Australian OEM Optima Technology Solutions is expanding yet again, moving to a much bigger facility in Sydney's Homebush Bay with four production lines -– enough to churn out up to 2000 PCs a day.


Cornel Ung, MD at ASX-listed Optima, said the box-builder had earmarked a new site in Homebush Bay that was twice the size of its current Silverwater premises. The company plans to officially open the new facility in August.

'We're having a new facility set up in June –- a new production facility which has come from China,' he said. 'We believe that we have a lot to do in the Australian market, such as expand into other states.'

The company had already started supplying Tasmania and the Northern Territory but was targeting Western Australia and South Australia in the coming year, Ung said.

'The current [facility] we have can do about 400 PCs a day. The new one will be able to do 900 a day, and we can scale up by having a second shift. That could be 2000 units a day. And instead of having one stock line, we will have four production [lines],' he said.

Ung said the company had experienced more than 30 percent growth in its channel in the most recent financial year and expected to grow even faster in the coming year. Optima's bread-and-butter earner was large deals in the education and government sector but the box-builder was also ramping up its channel and retail involvement, he said.

'Education and government market ... gives us the biggest volume of business. But this year we picked up an extra 30 resellers with our [new] channel managers. We've had about 30 percent growth compared to the year before,' Ung said.

Optima had this week launched its first attack on the digital home space, releasing a locally-made entry-level video-editing PC and two home entertainment-friendly ultraportable Centrino notebooks.
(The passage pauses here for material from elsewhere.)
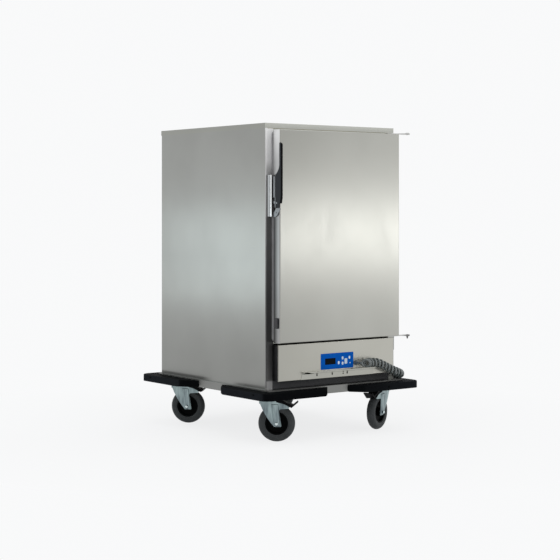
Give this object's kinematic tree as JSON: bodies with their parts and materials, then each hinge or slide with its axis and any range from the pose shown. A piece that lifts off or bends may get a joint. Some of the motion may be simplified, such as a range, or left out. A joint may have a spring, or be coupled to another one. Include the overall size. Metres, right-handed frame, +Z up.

'Today, the users are very demanding. Apart from using their PCs for internet browsing or doing their work, they would like to listen to music and watch DVDs. So I think this is a great area at the moment,' Ung said.

He said most 'media centre-type' PCs so far released had a relatively high price point that could prove a considerable barrier to entry for many consumers, who were now used to lower PC prices. Thus, Optima was aiming its video-editing PC at an approximate $2000 price point, Ung said.

Optima reported a profit turnaround for the half year to 31 December 2003.

Net profits after tax leaped to $1,319,000 for the first half of the 2003-04 financial year –- up from the previous six months' $1,353,000 loss. Overall, the ASX-listed hardware vendor netted 18 percent more revenue, to $56,102,000, for the first half of this fiscal year.